Thursday, January 12, 2012

Broccoli Soup

I'm on a soup kick this week! It is easy to pack it full of veggies; puree it in the food processor and then take it with you in a thermos, so you are getting a full dose of healthy veggies on the run. I add some cooked quinoa (pronounced keenwa) which is a full protein grain. My friend Anne gave me that idea:) This gives you a complete meal in a cup!

Ingredients:

1-1/4 cups
chopped carrots (about 2 medium)
3/4 cup chopped onions (about 1 medium)
1/2 cup chopped celery (about 2 stalks)
2 Tbsp. olive oil
2 cups 25%-less-sodium chicken or veggie broth
2 cups water
4-1/2 cups broccoli florets (about 2 small bunches)
2 cups milk (optional): if not using, add 2 cups water or broth to make up the liquid
1/4 cup grated Parmesan Cheese (optional)

Directions:

COOK and stir carrots, onions and celery in hot oil in large saucepan on medium-high heat 3 min. Add broth and water; stir. Bring to boil.

STIR in broccoli. Reduce heat to medium-low; simmer 10 to 15 min. or until vegetables are tender, stirring frequently.

ADD soup, in batches, to blender or food processor; cover. Blend until pureed. Return soup puree to saucepan. Add milk (if using) & cook until heated through, stirring occasionally.

Serve with grated Parmesan cheese to sprinkle over top.

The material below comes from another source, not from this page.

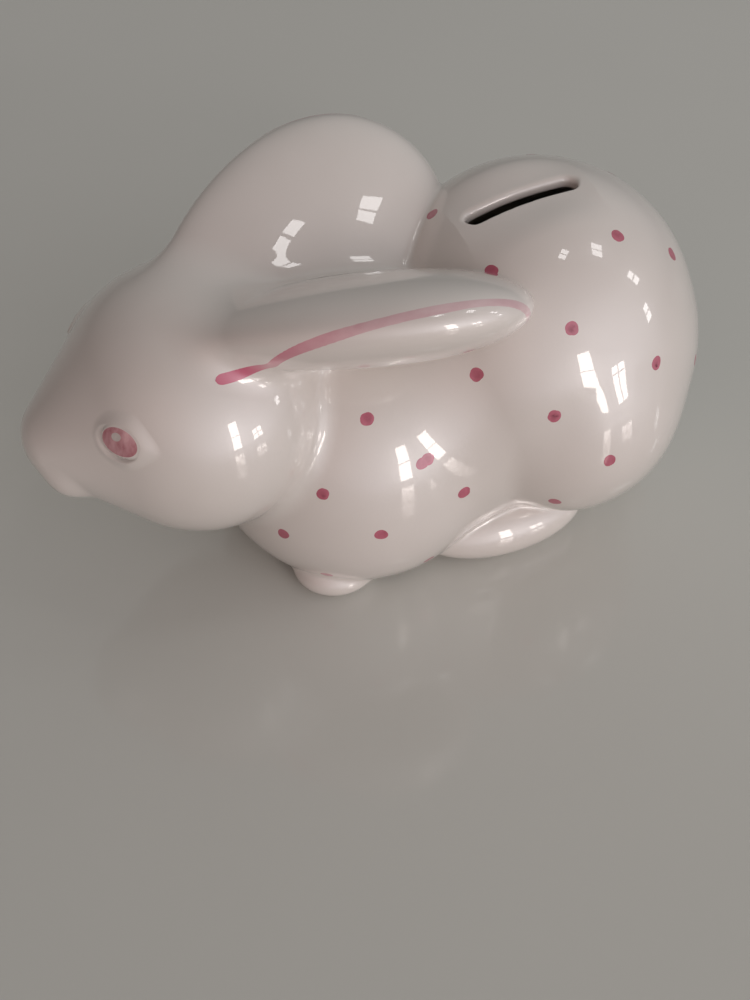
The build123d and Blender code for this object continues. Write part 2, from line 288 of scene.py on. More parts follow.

Wednesday, January 11, 2012

Swiss Chard Recipe

Swiss Chard is a wonderful vegetable that is rich in vitamins and minerals. To make it tasty you just need a little olive oil, garlic and seasoning. This is a quick recipe & the result is a delicious side dish for salmon or chicken. The healthy fat in olive oil actually helps your body to absorb the vitamins from the vegetables.

Ingredients:

  • 1 large bunch of fresh Swiss chard
  • 1 clove garlic, chopped
  • 2 Tbsp olive oil
  • 2 Tbsp water
  • 1 tsp dried red hot chili peppers
  • salt & freshly ground black pepper to taste

Directions:

1. Rinse out the Swiss chard leaves thoroughly. Remove the toughest third of the stalk, discard.

2. Roll & roughly chop the leaves into inch-wide strips.

3. Heat olive oil in a skillet on a medium heat setting, add garlic and the crushed red pepper. Sauté for about a minute.

4. Add the chopped Swiss chard leaves. Cover. Check after about 5 minutes. If it looks dry, add a couple tablespoons of water. Toss the leaves over in the pan, so that what was on the bottom, is now on the top. Cover again & cook for another 5 minutes. Add salt & pepper to taste. Serve immediately.



Monday, January 2, 2012

Parsnip and Lemon Zest Soup

Parsnip & Lemon Soup

1 tbsp (15 mL) olive oil

1/2 cup (125 mL) diced Vidalia onion

2 cloves garlic, minced

2 cups (500 mL) diced parsnips (about 1 lb/450 g)

4 cups (1L) chicken stock, vegetable stock or water

1 tbsp (15 mL) finely grated lemon zest (from about 2 lemons)

1/4 tsp (4 mL)salt & freshly ground black pepper

In large saucepan over medium heat, heat olive oil. Add onions. Cook, stirring, 2 minutes to soften. Add garlic and cook another minute. Add parsnips and stock or water. Raise heat to high; bring to boil. Stir in zest. Reduce heat to medium. Simmer 15 minutes or until parsnips are tender. Remove from heat; cool slightly.

In blender or food processor, purée soup, in batches if needed. Season with salt & pepper. Makes about 4 cups (1L) for 4 servings.